Discussion RDNA 5 / UDNA (CDNA Next) speculation

poke01 · Jul 19, 2025

Win2012R2 said:
They need to double it again on per CU level, so more with more CUs. Nvidia got sloppy with Blackwell, but this is unlikely to continue, AMD must catch up proper next time, ideally be better.

Nvidia always strikes back hard and unexpectedly

gdansk · Jul 19, 2025

poke01 said:
Nvidia always strikes back hard and unexpectedly

If they *always* strike back hard and also you expect it how is it unexpectedly?
🤔
Really what was unexpected is nearly complete lack of perf per watt improvement of Blackwell.

poke01 · Jul 19, 2025

gdansk said:
If they *always* strike back hard and also you expect it how is it unexpectedly?

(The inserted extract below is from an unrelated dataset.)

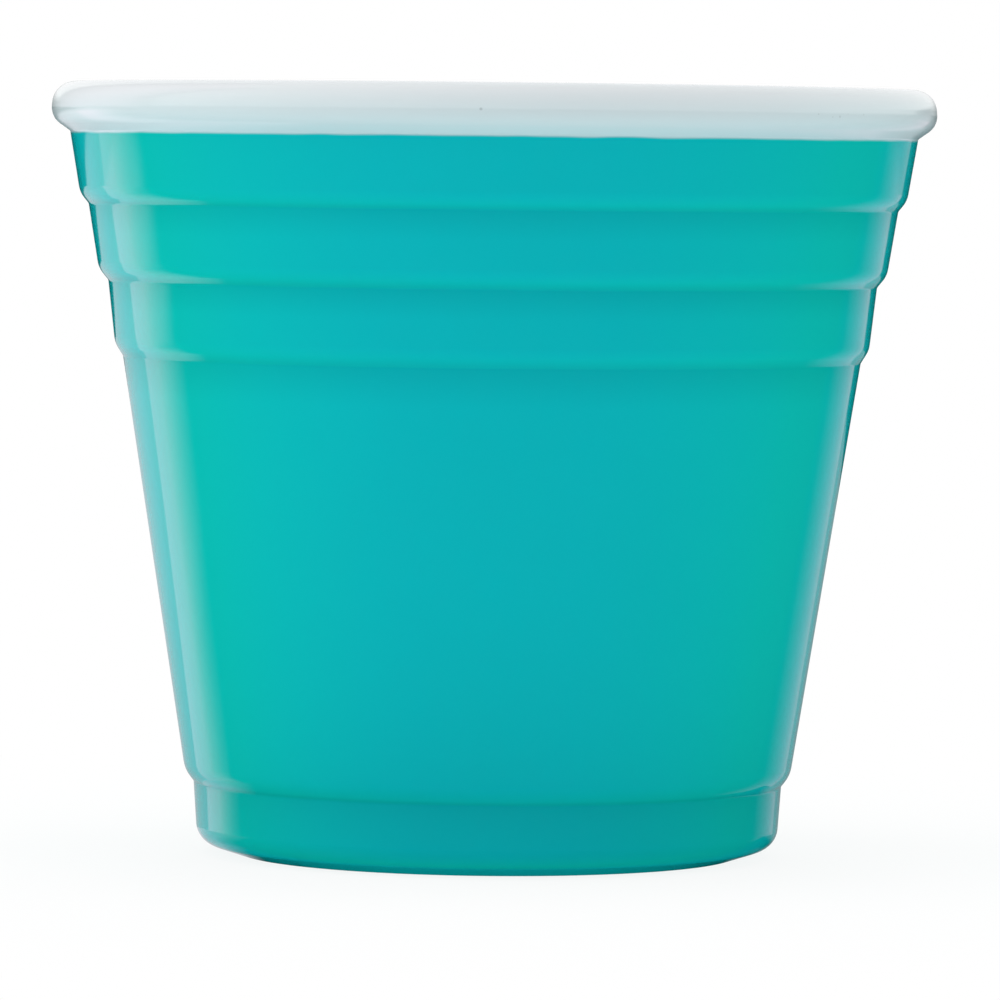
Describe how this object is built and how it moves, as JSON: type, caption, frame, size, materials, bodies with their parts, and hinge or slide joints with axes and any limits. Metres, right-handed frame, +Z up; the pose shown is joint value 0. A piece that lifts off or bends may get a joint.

Because Nvidia is like a wasp make them mad they will sting you just when you least expect it. Biggest ego of a company nowadays

poke01 · Jul 19, 2025

gdansk said:
Really what was unexpected is nearly complete lack of perf per watt improvement of Blackwell.

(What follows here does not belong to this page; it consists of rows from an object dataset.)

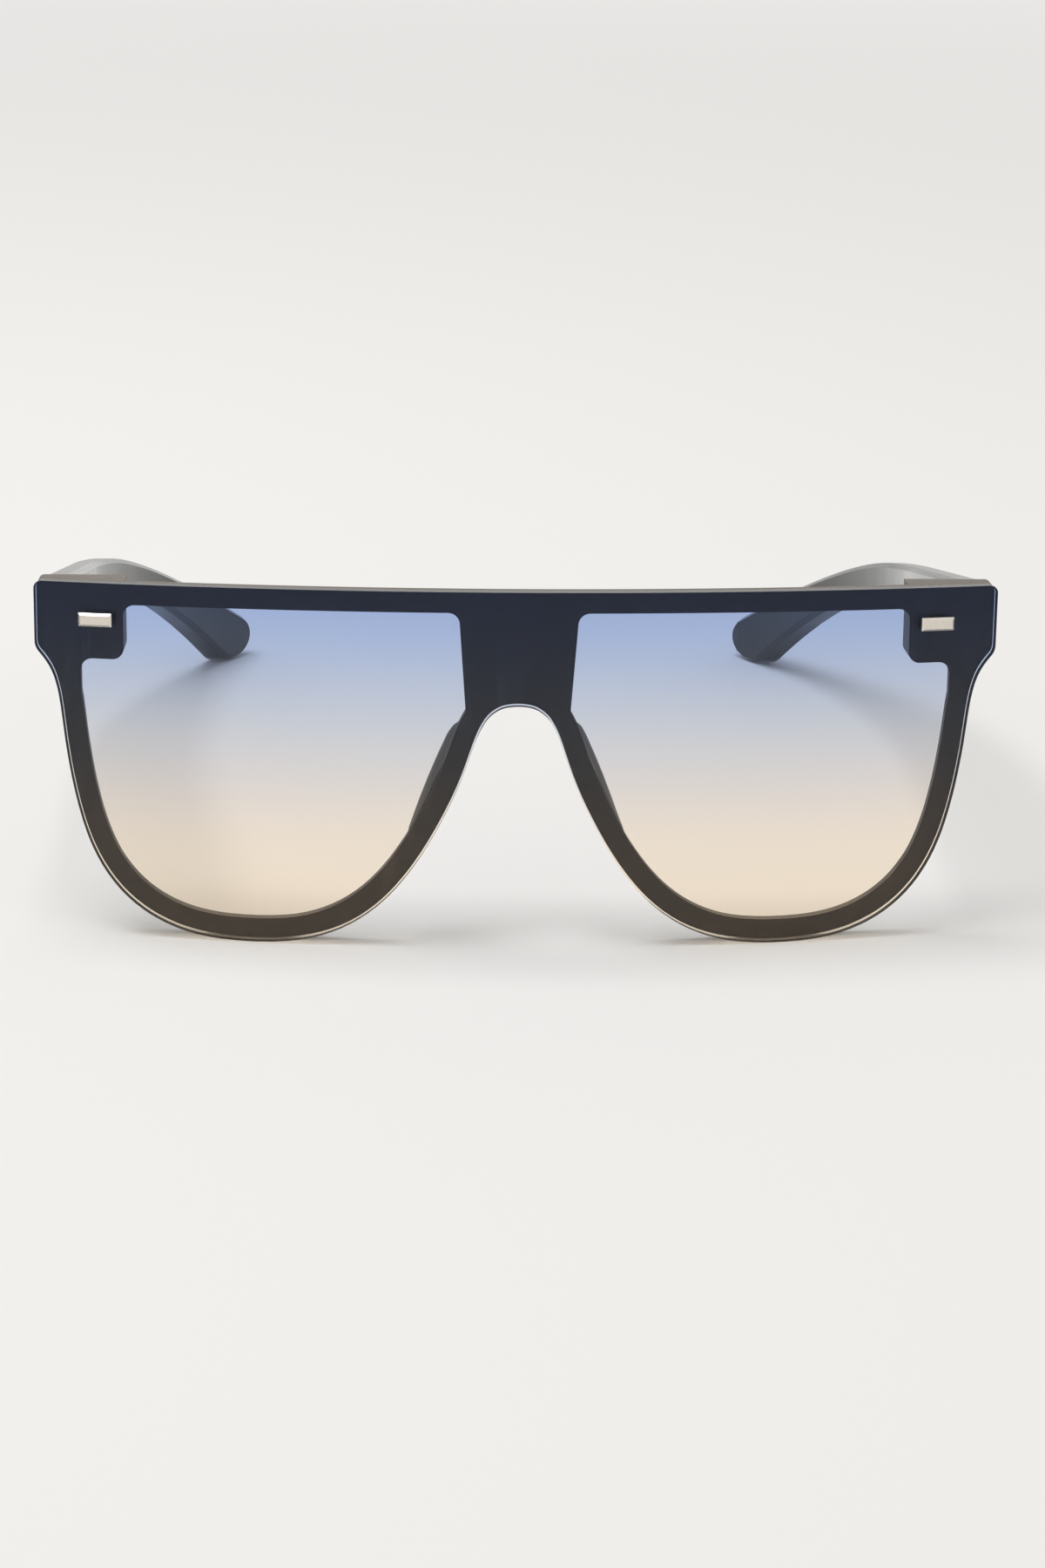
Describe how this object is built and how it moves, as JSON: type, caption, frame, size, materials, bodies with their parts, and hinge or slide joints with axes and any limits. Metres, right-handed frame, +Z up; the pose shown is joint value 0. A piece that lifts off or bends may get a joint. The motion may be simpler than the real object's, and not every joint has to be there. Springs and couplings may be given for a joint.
{
  "type": "flat top sunglasses",
  "caption": "Flat top shield sunglasses: a wrapped gradient lens over a moulded frame with nose pads, and temples that fold on metal hinges.",
  "frame": {"origin": "on the table, midway between the foremost point of the lens and the rearmost point of the temples, in the middle of the width", "axes": "+X towards the wearer's left, +Y back along the open temples, +Z up, as the open glasses stand on a table on the lens's two lowest edges and the temple tips"},
  "size_m": [0.1496, 0.1545, 0.0558],
  "materials": {
    "frame": "satin charcoal moulding",
    "temple": "fine matte charcoal moulding",
    "lens": "polished, tinted from blue grey at the top to peach at the bottom",
    "plaque": "satin champagne metal",
    "hinge": "satin nickel",
    "screw": "polished steel"
  },
  "bodies": {
    "front": {"front_frame": "frame", "shield_lens": "lens", "front_plaque_left": "plaque", "front_plaque_right": "plaque", "hinge_front_leaf_left": "hinge", "hinge_front_leaf_right": "hinge", "hinge_screw_left": "screw", "hinge_screw_right": "screw"},
    "temple_arm_left": {"temple_left": "temple", "hinge_temple_leaf_left": "hinge"},
    "temple_arm_right": {"temple_right": "temple", "hinge_temple_leaf_right": "hinge"}
  },
  "joints": [
    {"name": "temple_left_fold", "type": "hinge", "parent": "front", "child": "temple_arm_left", "pos_m": [0.06765, -0.05857, 0.04902], "axis": [0, 0.0884, 0.9961], "range_deg": [0, 84]},
    {"name": "temple_right_fold", "type": "hinge", "parent": "front", "child": "temple_arm_right", "pos_m": [-0.06765, -0.05857, 0.04902], "axis": [0, -0.0884, -0.9961], "range_deg": [0, 75]}
  ]
}
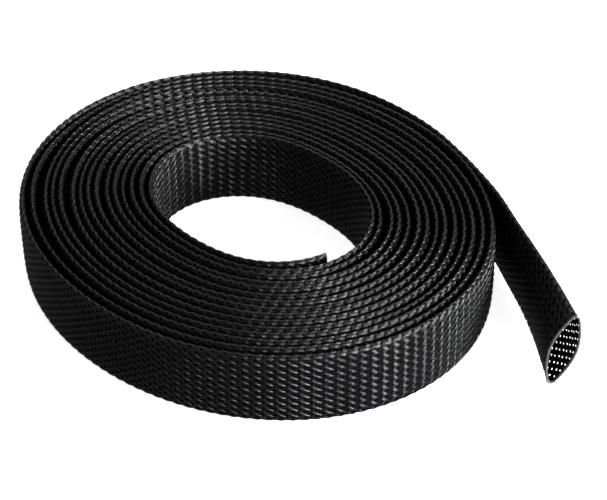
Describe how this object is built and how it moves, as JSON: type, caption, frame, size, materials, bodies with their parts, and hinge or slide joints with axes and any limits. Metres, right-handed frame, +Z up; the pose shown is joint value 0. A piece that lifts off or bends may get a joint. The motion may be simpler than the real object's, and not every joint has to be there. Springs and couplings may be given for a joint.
{
  "type": "braided cable sleeve roll",
  "caption": "Flattened black braided sleeve wound edge-up into a flat spiral roll, with a free tail that ends in an open oval mouth for bundling cables.",
  "frame": {"origin": "middle of the bounding box's base, on the floor that the roll lies on", "axes": "+Z up along the roll's axis; +Y away from the camera of the picture; +X to its right, and the tail runs towards -Y on the +X side"},
  "size_m": [0.1666, 0.1464, 0.025],
  "materials": {
    "sleeve": "black plastic monofilament, braided, with a soft sheen"
  },
  "bodies": {
    "root": {"braided_sleeve": "sleeve"}
  },
  "joints": []
}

Regressed in some ways too

GodisanAtheist · Jul 19, 2025

gdansk said:
If they *always* strike back hard and also you expect it how is it unexpectedly?
🤔
Really what was unexpected is nearly complete lack of perf per watt improvement of Blackwell.

-They always strike back but their method of striking back is unexpected, was my takeaway.

Compete on performance and price across the stack?

Maybe they'll swallow a lot of margin to compete on price.

Or maybe NV will compete by leveraging their market dominance and strongarming AIBs into spinning off crappy b-tier product lines for you.

Or maybe they'll strong arm devs into "hidden tesselation" or "extreme RT" or whatever software feature gives them an edge.

Or maybe it will be a marketing subterfuge campaign where suddenly a bunch of old accounts with 1 post each wake up and begin complaining about crappy drivers.

Or...

Makaveli · Jul 19, 2025

branch_suggestion said:
35% faster than the 7900XTX is a 4090.

The 4090 is 20-25% faster than a the XTX so this would be faster but still like 15-20% slower than a 5090.

however if the price is $1000 less than a 5090 its a win.

branch_suggestion · Jul 19, 2025

Makaveli said:
The 4090 is 20-25% faster than a the XTX

In raster, still hopefully RDNA5 makes everything a moot point.
TPU has it 31% ahead which is why I added a bit of safety margin.

Makaveli · Jul 19, 2025

branch_suggestion said:
In raster, still hopefully RDNA5 makes everything a moot point.
TPU has it 31% ahead which is why I added a bit of safety margin.

My percentage was also based on TPU data but from a while back now when I double check it I see the 31% there so the gain looks to have increased in like the last year and abit.

Jan Olšan · Jul 20, 2025

GodisanAtheist said:
-They always strike back but their method of striking back is unexpected, was my takeaway.

Compete on performance and price across the stack?

Maybe they'll swallow a lot of margin to compete on price.

Or maybe NV will compete by leveraging their market dominance and strongarming AIBs into spinning off crappy b-tier product lines for you.

Or maybe they'll strong arm devs into "hidden tesselation" or "extreme RT" or whatever software feature gives them an edge.

Or maybe it will be a marketing subterfuge campaign where suddenly a bunch of old accounts with 1 post each wake up and begin complaining about crappy drivers.

Or...

Or run guerilla marketing that floods reddits with notion that AMD card had to be unrealistically cheaper to consider and because it isn't... recite a "the more you buy the more you save" prayer and now their more expensive card is actually cheaper or something.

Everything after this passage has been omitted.